Material for the task:

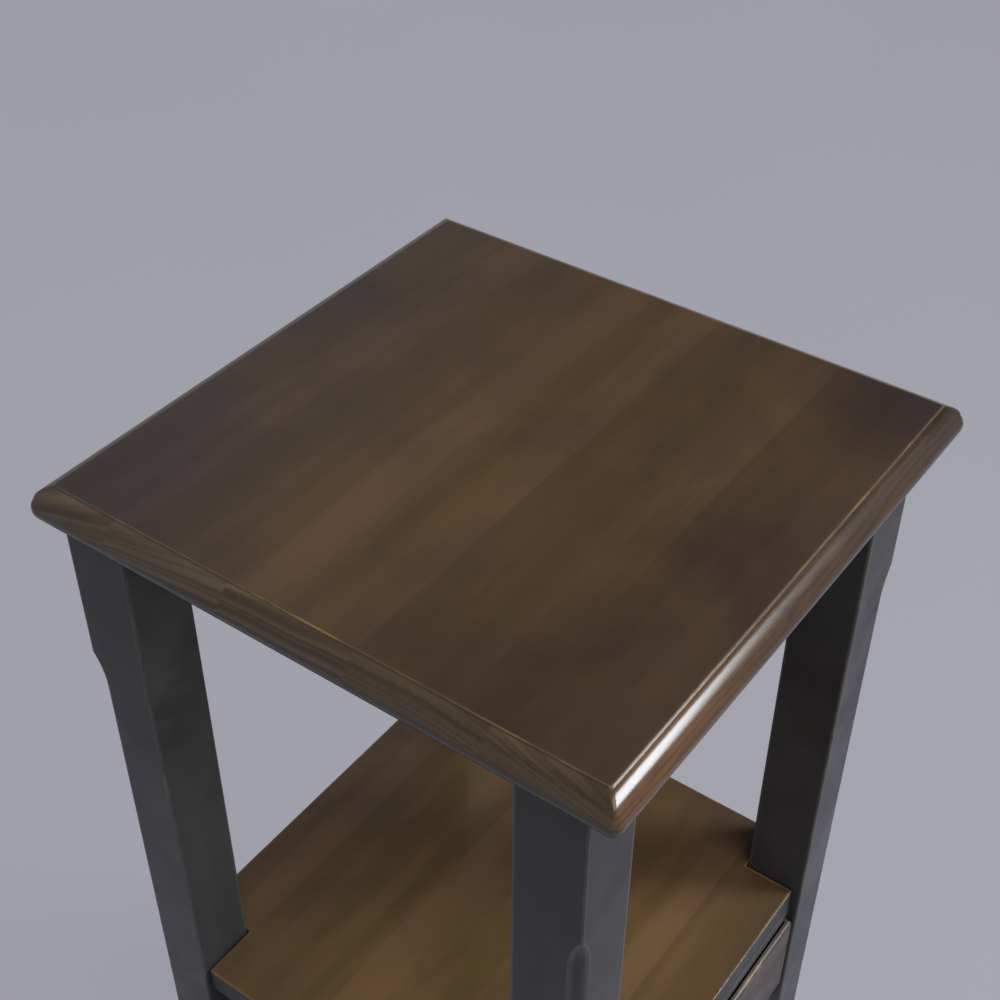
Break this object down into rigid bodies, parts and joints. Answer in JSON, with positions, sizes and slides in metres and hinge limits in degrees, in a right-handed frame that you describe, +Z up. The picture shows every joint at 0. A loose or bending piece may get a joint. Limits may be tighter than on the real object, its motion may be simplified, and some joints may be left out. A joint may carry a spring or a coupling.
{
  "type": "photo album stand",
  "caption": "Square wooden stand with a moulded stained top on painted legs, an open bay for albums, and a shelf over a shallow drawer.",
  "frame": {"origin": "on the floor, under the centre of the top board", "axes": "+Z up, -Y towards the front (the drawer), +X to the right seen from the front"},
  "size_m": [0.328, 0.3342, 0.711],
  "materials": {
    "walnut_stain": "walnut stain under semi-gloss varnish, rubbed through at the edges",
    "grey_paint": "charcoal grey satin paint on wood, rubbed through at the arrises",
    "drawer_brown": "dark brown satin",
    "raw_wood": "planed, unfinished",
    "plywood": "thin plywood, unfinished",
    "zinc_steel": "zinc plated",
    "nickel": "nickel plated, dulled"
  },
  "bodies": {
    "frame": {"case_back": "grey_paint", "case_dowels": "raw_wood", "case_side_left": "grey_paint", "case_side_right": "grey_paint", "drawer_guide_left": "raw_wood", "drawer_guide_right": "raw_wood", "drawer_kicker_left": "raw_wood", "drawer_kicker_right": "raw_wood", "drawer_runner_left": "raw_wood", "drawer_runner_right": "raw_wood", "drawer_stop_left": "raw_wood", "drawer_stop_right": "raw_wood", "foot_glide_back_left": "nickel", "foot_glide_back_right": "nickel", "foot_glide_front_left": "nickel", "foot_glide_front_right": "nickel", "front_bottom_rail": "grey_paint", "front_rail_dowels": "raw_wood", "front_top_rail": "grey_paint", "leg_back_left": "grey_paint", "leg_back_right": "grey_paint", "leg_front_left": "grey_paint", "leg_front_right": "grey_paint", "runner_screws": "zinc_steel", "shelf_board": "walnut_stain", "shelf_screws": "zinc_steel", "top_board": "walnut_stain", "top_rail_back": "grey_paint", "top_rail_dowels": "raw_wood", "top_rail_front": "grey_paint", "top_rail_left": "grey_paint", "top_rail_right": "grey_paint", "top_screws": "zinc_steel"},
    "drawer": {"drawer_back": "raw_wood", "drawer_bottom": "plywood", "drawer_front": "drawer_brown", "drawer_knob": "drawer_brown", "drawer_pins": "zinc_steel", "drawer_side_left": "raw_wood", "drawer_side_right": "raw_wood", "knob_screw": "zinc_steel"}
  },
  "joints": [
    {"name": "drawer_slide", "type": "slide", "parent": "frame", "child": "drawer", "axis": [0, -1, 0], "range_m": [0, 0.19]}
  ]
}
--
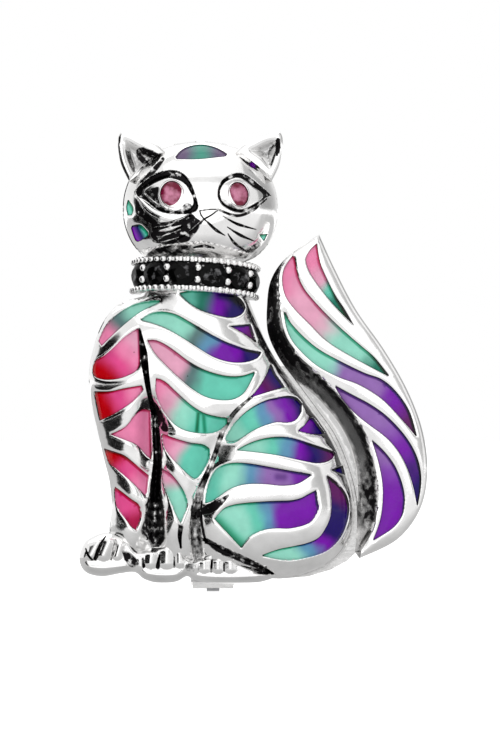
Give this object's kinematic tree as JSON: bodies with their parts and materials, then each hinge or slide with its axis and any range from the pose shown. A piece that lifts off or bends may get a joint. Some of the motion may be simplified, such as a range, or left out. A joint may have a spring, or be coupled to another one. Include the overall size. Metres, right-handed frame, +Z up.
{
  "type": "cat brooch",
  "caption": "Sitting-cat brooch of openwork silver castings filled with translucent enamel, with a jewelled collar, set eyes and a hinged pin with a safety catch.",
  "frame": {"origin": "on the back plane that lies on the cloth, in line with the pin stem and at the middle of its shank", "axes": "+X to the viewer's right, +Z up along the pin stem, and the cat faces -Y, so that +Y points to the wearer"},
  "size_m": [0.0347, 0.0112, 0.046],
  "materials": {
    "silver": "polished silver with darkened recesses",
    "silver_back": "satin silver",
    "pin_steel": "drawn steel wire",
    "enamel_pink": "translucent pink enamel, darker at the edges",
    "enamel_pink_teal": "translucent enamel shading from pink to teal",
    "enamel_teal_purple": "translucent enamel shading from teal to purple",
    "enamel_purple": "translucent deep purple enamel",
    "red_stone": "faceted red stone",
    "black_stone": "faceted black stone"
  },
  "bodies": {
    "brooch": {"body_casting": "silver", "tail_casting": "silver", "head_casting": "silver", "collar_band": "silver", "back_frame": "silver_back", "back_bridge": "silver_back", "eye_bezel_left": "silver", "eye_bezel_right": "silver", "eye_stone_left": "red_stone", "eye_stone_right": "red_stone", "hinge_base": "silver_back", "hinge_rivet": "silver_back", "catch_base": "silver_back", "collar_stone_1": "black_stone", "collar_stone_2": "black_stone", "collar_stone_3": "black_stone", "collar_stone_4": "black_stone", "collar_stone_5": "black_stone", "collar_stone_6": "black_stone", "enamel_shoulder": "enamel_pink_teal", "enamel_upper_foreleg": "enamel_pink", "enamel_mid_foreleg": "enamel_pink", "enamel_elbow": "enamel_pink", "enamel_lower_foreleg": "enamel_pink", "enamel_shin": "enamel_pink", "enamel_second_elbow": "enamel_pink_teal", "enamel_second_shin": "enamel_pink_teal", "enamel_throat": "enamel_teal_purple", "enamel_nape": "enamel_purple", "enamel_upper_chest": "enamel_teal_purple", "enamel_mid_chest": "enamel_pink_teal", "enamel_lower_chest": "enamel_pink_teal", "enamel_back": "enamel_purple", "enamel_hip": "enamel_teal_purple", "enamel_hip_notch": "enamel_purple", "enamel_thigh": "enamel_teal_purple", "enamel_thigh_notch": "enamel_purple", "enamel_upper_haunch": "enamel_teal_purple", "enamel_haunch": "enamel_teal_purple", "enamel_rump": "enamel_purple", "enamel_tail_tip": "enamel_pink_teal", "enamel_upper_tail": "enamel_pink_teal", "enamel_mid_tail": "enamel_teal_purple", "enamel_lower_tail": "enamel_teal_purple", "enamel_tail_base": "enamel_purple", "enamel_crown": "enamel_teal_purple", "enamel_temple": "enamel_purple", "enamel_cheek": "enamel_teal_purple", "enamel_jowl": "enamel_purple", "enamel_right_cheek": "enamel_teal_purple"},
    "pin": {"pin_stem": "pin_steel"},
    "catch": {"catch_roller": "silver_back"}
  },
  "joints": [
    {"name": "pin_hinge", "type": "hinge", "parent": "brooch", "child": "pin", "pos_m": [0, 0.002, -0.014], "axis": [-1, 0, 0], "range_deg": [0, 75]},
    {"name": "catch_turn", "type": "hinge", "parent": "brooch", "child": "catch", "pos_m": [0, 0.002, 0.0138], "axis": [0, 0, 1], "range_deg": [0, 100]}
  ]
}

Directions for this task:
All lines holding the word "that" should be picked out and copied.

Reply:
Break this object down into rigid bodies, parts and joints. Answer in JSON, with positions, sizes and slides in metres and hinge limits in degrees, in a right-handed frame that you describe, +Z up. The picture shows every joint at 0. A loose or bending piece may get a joint. Limits may be tighter than on the real object, its motion may be simplified, and some joints may be left out. A joint may carry a spring or a coupling.
Give this object's kinematic tree as JSON: bodies with their parts and materials, then each hinge or slide with its axis and any range from the pose shown. A piece that lifts off or bends may get a joint. Some of the motion may be simplified, such as a range, or left out. A joint may have a spring, or be coupled to another one. Include the overall size. Metres, right-handed frame, +Z up.
  "frame": {"origin": "on the back plane that lies on the cloth, in line with the pin stem and at the middle of its shank", "axes": "+X to the viewer's right, +Z up along the pin stem, and the cat faces -Y, so that +Y points to the wearer"},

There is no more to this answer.